Swimming is... well... swimming. Something I have to do because I decided I wanted to take on triathlons. It's probably the biggest barrier to people entering the sport and I'm not the biggest fan of swimming myself. If you'd told me two years ago (when I had never swam a full lap before in my life) that I would be routinely swimming 4000 yards at the gym before my kids wake up, I would have said you ate a lot of paint chips as a kid. Someone asked me the other day who was swimming next to me, "Man, how many laps are you doing?" I did the math real quick and said, "180". With his eyes all big he said, "Man, that's some serious s*$*# right there!" Indeed it is random guy at the pool... indeed it is.

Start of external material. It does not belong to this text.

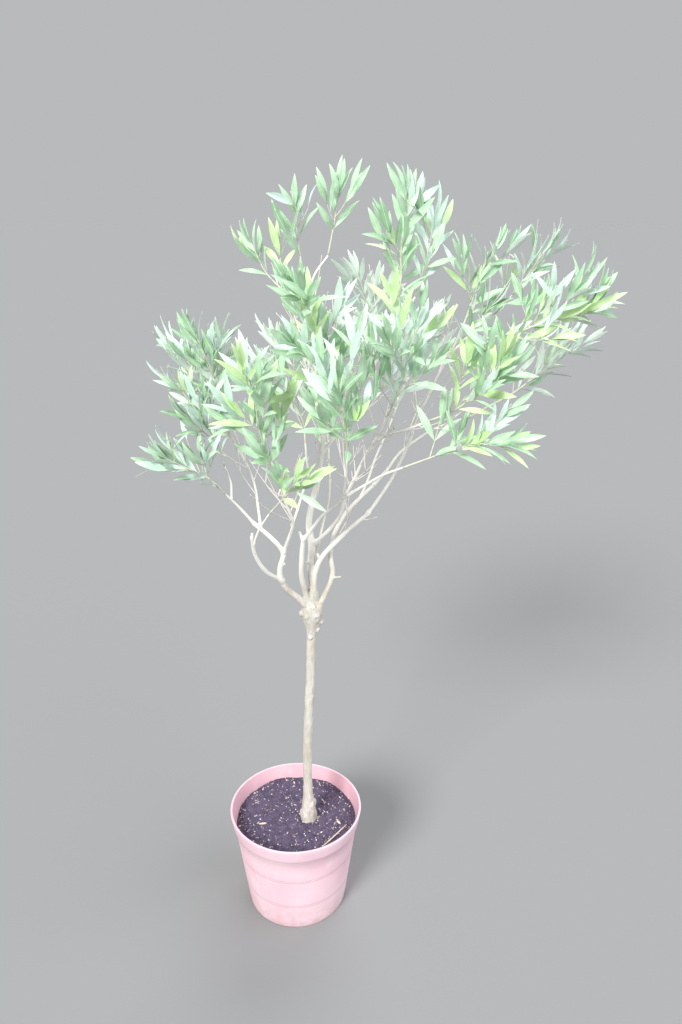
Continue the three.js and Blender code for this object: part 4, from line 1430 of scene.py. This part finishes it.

So as I see the days ticking off the calender with relentless consistency, I get that pit in my stomach. The feeling that I'm not going to be ready. When I think of that feeling you get when you get off the bike and put on your running shoes and start trotting out of transition, my head literally gets hot. I hope these feelings are normal. I guess it's just like anything else in life that your mind knows will be difficult and painful. Even just visualizing moments of that day trigger real physical reactions. Everything in your body reacts with the fight or flight tendencies. I guess months and months of training is just so that in that moment... you decide to fight.
Just messing around with some footage from a long training ride, 70ish miles, in about 37 degrees, top speed was about 39 mph, burned about 4600 calories. Sorry about the quality, didn't come out in youtube very clear.
The part where you hear the wind noise, was cruising along at about 28 mph. Felt really good after this ride, and had very little soreness. Cadence was not great but improving (shooting for 90rpm or above). Had trouble keeping the fluid intake up with it being so cold.